Challenge:
Look below for the line with "Model this object", and from there restate every line word for word until the entries end.

● ● ● ● ● ● ●

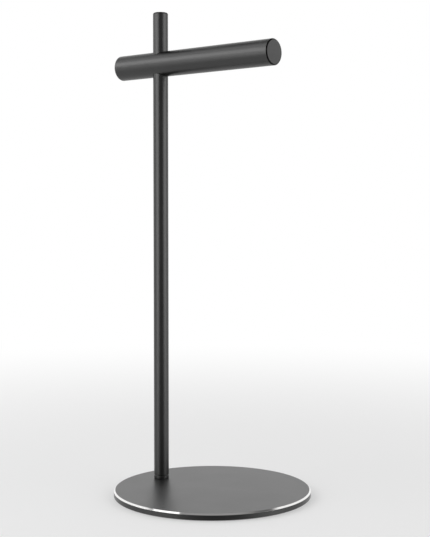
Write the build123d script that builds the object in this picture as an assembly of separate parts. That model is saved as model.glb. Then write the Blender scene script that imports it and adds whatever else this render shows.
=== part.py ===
from build123d import *
import os

# A headphone stand. A thin round plate stands on a soft pad, a slim post rises near the plate's
# edge, and a round crossbar sits on the post. The crossbar's long arm reaches back over the plate
# and carries the headband, its short end overhangs the plate, and a finial closes the post above it.
#
# Millimetres, +Z up. The origin is the centre of the base on the surface it rests on, and +X runs
# along the long arm.

# Base plate, with a pocket below for the ballast and the pad
base_diameter = 110.0
plate_thickness = 3.6
rim_chamfer = 0.8
rim_width = 3.5
boss_diameter = 14.0

# What lies in the pocket, from the bottom up
pad_thickness = 1.0
pad_proud = 0.4
ballast_thickness = 1.5
tape_thickness = 0.15
pocket_side_gap = 0.15

# Post
post_diameter = 8.6
post_wall = 1.0
post_offset = 38.0
foot_flange_height = 2.0
head_flange_height = 1.0
spigot_length = 16.0
bond_gap = 0.03

# Crossbar and finial; the reaches are measured from the post's axis
bar_diameter = 14.2
bar_long_reach = 80.0
bar_short_reach = 30.0
bar_end_chamfer = 0.5
bar_axis_above_plate = 238.5
bar_seat_depth = 4.0
finial_above_bar = 22.0
seat_gap = 0.05

# Base screw, countersunk with a hexagon socket
screw_diameter = 5.0
screw_head_diameter = 9.6
screw_head_recess = 0.1
screw_engagement = 11.0
screw_socket_width = 3.0
screw_socket_depth = 1.6

# Stud that draws the finial and the post together through the bar
stud_diameter = 4.0
stud_engagement = 9.0
stud_socket_width = 2.0
stud_socket_depth = 2.0

# Holes and edges
hole_gap = 0.2
thread_gap = 0.03
tap_runout = 1.5
edge_break = 0.3
finial_top_chamfer = 0.5

# Levels, from the surface upward
plate_bottom = pad_proud
plate_top = plate_bottom + plate_thickness
ballast_bottom = pad_thickness
tape_bottom = ballast_bottom + ballast_thickness
pocket_top = tape_bottom + tape_thickness
screw_head_bottom = plate_bottom + screw_head_recess
tube_bottom = plate_top + foot_flange_height
screw_top = tube_bottom + screw_engagement
bar_axis = plate_top + bar_axis_above_plate
web_half = bar_diameter / 2 - bar_seat_depth
post_end = bar_axis - web_half
finial_start = bar_axis + web_half
tube_top = post_end - head_flange_height
finial_top = bar_axis + bar_diameter / 2 + finial_above_bar

# Shared radii
post_radius = post_diameter / 2
spigot_radius = post_radius - post_wall - bond_gap
pocket_radius = base_diameter / 2 - rim_width
screw_radius = screw_diameter / 2
screw_head_radius = screw_head_diameter / 2
stud_radius = stud_diameter / 2


def rod(radius, low, high):
    """A cylinder on the Z axis between two levels."""
    on_its_foot = (Align.CENTER, Align.CENTER, Align.MIN)
    return Pos(0, 0, low) * Cylinder(radius, high - low, align=on_its_foot)


def on_post(shape):
    """The same shape on the post's axis."""
    return Pos(-post_offset, 0, 0) * shape


def break_top(shape, size):
    """Chamfers the outer edge of the highest face."""
    rim = shape.edges().group_by(Axis.Z)[-1].sort_by(SortBy.LENGTH)[-1]
    return chamfer(rim, size)


def break_bottom(shape, size):
    """Chamfers the outer edge of the lowest face."""
    rim = shape.edges().group_by(Axis.Z)[0].sort_by(SortBy.LENGTH)[-1]
    return chamfer(rim, size)


def hexagon(width, low, high):
    """A hexagon socket's space, measured across its flats, between two levels."""
    outline = RegularPolygon(width / 2, 6, major_radius=False)
    return extrude(Pos(0, 0, low) * outline, high - low)


def countersink(shank_radius):
    """The 90 degree cone under the base screw's head, down to a shank of this radius."""
    height = screw_head_radius - shank_radius
    on_its_foot = (Align.CENTER, Align.CENTER, Align.MIN)
    cone = Cone(screw_head_radius, shank_radius, height, align=on_its_foot)
    return Pos(0, 0, screw_head_bottom) * cone


def pocket_layer(low, high):
    """A disc that fills the pocket between two levels, open round the boss."""
    disc = rod(pocket_radius - pocket_side_gap, low, high)
    around_boss = rod(boss_diameter / 2 + pocket_side_gap, low, high)
    return disc - on_post(around_boss)


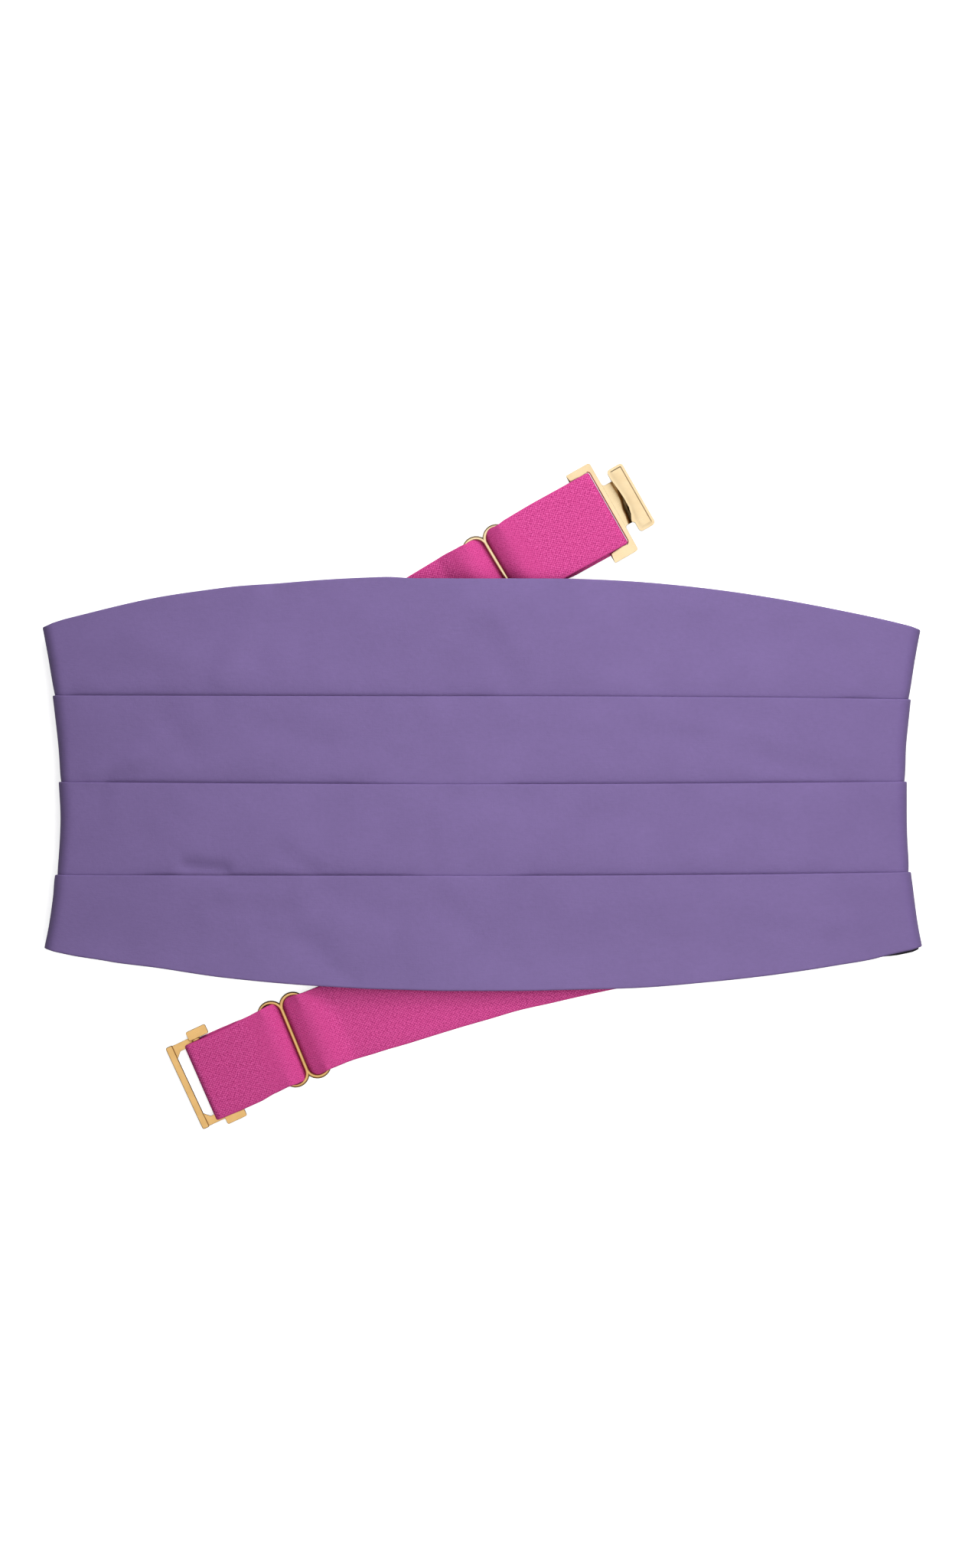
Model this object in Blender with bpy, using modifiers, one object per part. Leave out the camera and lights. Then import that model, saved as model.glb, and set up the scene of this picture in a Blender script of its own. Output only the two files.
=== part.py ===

● ● ● ● ● ● ●

Reply:
Model this object in Blender with bpy, using modifiers, one object per part. Leave out the camera and lights. Then import that model, saved as model.glb, and set up the scene of this picture in a Blender script of its own. Output only the two files.
=== part.py ===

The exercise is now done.